Otras veces, y aún cuando segundos antes se encontrara
apaciblemente tomando mate y conversando con su gente, la joven se transformaba
de súbito, y comenzaba a proferir insultos soeces a todos los que se atrevían a
dirigirle la palabra o a mirarla con atención. Se arañaba, afirmando que no era
ella, sino otro ser invisible quien le clavaba las uñas. Golpeaba con recias
patadas las puertas, las paredes, los muebles y las ventanas de la casa, y
hasta se orinaba o defecaba en los rincones. También articulaba unos silbidos
muy penetrantes, que parecían provenir de lo profundo del bosque circundante.
Otra costumbre extravagante de la poseída era la de salir intempestivamente a
los fondos de la casa y desde allí arrojar piedras al aire con tan milagrosa
habilidad que las piedras retornaban al mismo lugar del que habían partido.
Otro rasgo extraño de la historia es que esta endemoniada,
antes de haber entrado en este estado, no hablaba sino su lengua natal, el
portugués. No obstante, desde que iniciaron los ataques, la muchacha comenzó a
expresarse con tal corrección el castellano como si fuera una nativa, al punto
que ni siquiera por el acento pudiera distinguirse del habla de los hijos del
país, circunstancia que provocó la perplejidad de los vecinos.
La situación de L*** empeoraba cada vez, y entonces llegó un
momento en que la familia de la niña se vio obligada a tomar cartas en el
asunto. Se decidió, entonces, convocar a un exorcista. Sin embargo, y
diferencia de lo que nos tienen acostumbrados los argumentos de las series
televisivas, este ritual no fue llevado a cabo por un sacerdote de la Iglesia
Católica, sino por el contrario, por un curandero popular. Pocos datos hay
sobre este oscuro personaje, salvo que se trataba de un viejo con fama de brujo
y de hechicero, y que ya tenía alguna experiencia en los métodos del magnetismo
animal. Aunque también es cierto que, pese a su condición profana, las figuras
y los instrumentos de que se valía para sus conjuros eran los mismos que se
esgrimen en la liturgia cristiana: también el exorcista, además de brebajes y
conjuros, portaba un crucifijo, rociaba agua bendita e invocaba el glorioso
nombre de Dios.
Pese a tantas previsiones, el exorcismo culminó en un
rotundo fracaso. Ya desde el principio, la endemoniada manifestó toda serie de
irreverencias hacia los poderes de su sanador. Por ejemplo, el exorcista
recitaba oraciones y le decía cosas tales como: “Clama, hija mía: Dios conmigo
y el Diablo al Infierno”, y la joven, enfurecida, respondía insultante: “El
Diablo conmigo y Dios a la p “. En tales contratiempos, y como todo recurso, el
exorcista la rociaba con más agua bendita y rezaba cada vez en tono más
solemne.
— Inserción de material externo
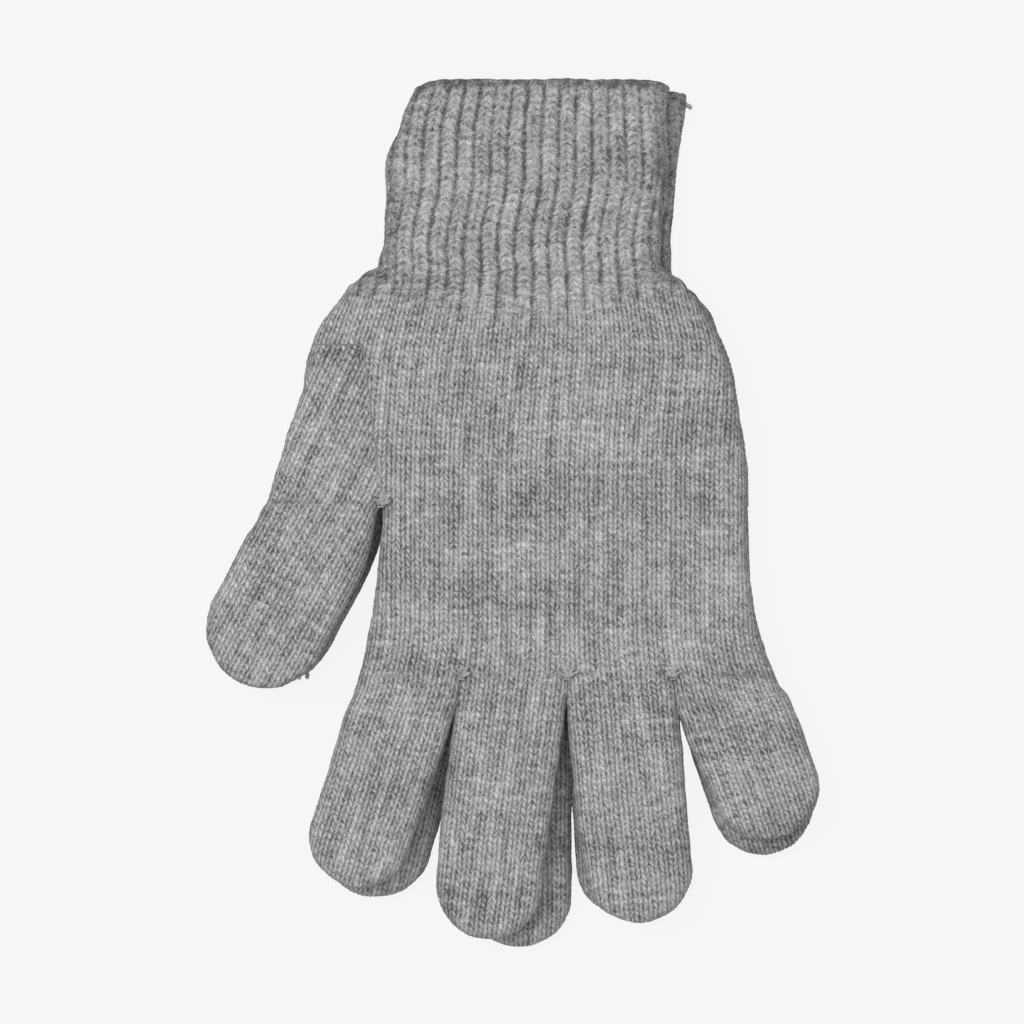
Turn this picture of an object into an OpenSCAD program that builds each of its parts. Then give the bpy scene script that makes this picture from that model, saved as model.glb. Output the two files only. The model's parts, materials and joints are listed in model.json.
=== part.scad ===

Por supuesto que, por momentos, el exorcismo parecía dar algún
resultado, pues la muchacha cesaba de maldecir y no realizaba tantas
extravagancias, pero el mal pronto volvía a exacerbarse. Y L***, conforme
pasaban los días, estaba cada vez peor. Hacia el final, al borde de la locura,
no hacía sino cubrirse el rostro con las manos o con las sábanas, y mientras
sujetaba fuertemente las manos de una vieja, como buscando terrenal consuelo,
manifestaba su malestar y su espanto con penetrantes gemidos. Un atardecer,
luego de una larga sesión de espiritismo que había abarcado toda la noche y el
día anterior, L*** finalmente murió.
Una vez fallecida la desventurada criatura, la casa en la
que fue llevado a cabo el ritual adquirió una fama siniestra. Se decía del
edificio -como del Teatro Larrañaga o del Museo de Bellas Artes- que fuerzas
oscuras y misteriosas habían asentado allí su dominio infernal. Según hemos
llegado a saber, este lugar fue, en repetidas ocasiones, escenario de
apariciones de fantasmas, voces pavorosas, ayes fatídicos, luces que vagan
solitarias, ruidos subterráneos y otras proposiciones infames por el estilo.
Los antiguos vecinos del Daymán solían referirse a este sitio con mucho
respeto, como si se tratara de un lugar de culto, aunque, temerosos, preferían
no frecuentarlo demasiado. Hoy en día, y para beneplácito de los espantadizos,
esta casa ya no existe; fue demolida, y en el lugar en que se encontraba fue
edificado un lujoso hotel que hace las delicias de los turistas más exigentes.